Every year quite a number of farms hold “shearing parties”.  These can be done well, or they can be a horrible experience.  Bearing in mind all the stressors noted above, please consider some of these questions when planning your event:

  • Are the people you are inviting interested in animals and their care, or will watching the shearing be tiresome for them?
  • Are you inviting people to actually take part in the shearing (e.g. helping halter animals, collect and label fiber) – direct engagement has a good success rate for visitors.
  • Do you have an area that you can cordon off so that the shearer, helpers, and animals can be kept quite apart from visitors?
  • Will your party be specifically to educate people about shearing and fiber, or is the shearing an incidental element to the day?
  • Do you expect your shearer to give a presentation and/or answer questions of your visitors?
  • Are your animals presentable to be sheared in public? Signs they may not be a good fit for public shearing:
    • Are they nursing moms who have lost all their body fat?
    • Do they scream and spit and kick up a fuss, thus upsetting those watching?
    • Are they large and hard to handle and require extra hands to keep them calm?
    • Do they have lice, fungus, or other skin conditions that the general public is not going to understand?
  • Can you be 100% available for your animals while your event is going on?

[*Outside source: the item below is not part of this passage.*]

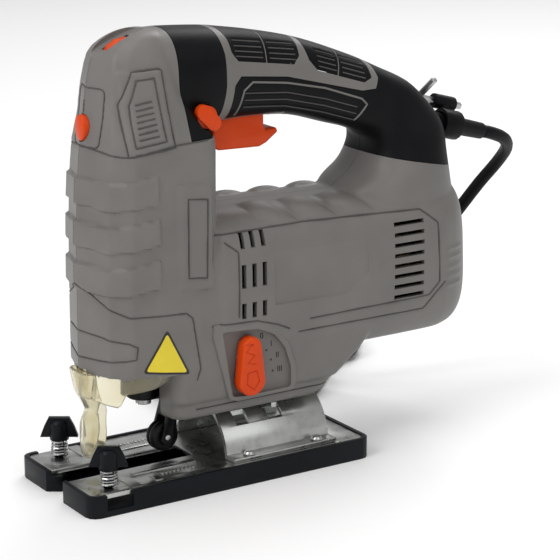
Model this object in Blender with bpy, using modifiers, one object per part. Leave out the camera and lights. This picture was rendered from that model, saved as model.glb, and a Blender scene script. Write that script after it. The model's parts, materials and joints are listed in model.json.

I have conducted demonstrations where I was asked to talk about the animals, the equipment, and the overall process of shearing to an audience.  Generally, when people show up to such an event it’s because they want to learn something and it is a useful experience for all.

I have also, however, been invited to shear at parties that were already scheduled where the invitees were not the least interested in shearing or animals or fiber, and the host was torn between entertaining their guests and tending to the job of their animals’ annual shearing.  This is not useful and causes a great deal of unnecessary difficulty, including:

  • animals not being ready to be brought to shearing area
  • animals escaping from holding pen
  • owner having to be tracked down to look at an animal if something out of order is found under the fiber
  • owner not being on hand for collecting and skirting fiber

Inviting people to watch and participate in shearing day can be an excellent educational experience, provided it is well thought out.  It can, however, also create a negative impression for visitors, and can cause quite a bit of stress on your shearing crew and your animals.

Please consult with your shearer and talk about your options BEFORE shearing day if you are considering making your farm’s shearing an event in addition to the performing of the necessary annual animal husbandry task you owe your flock.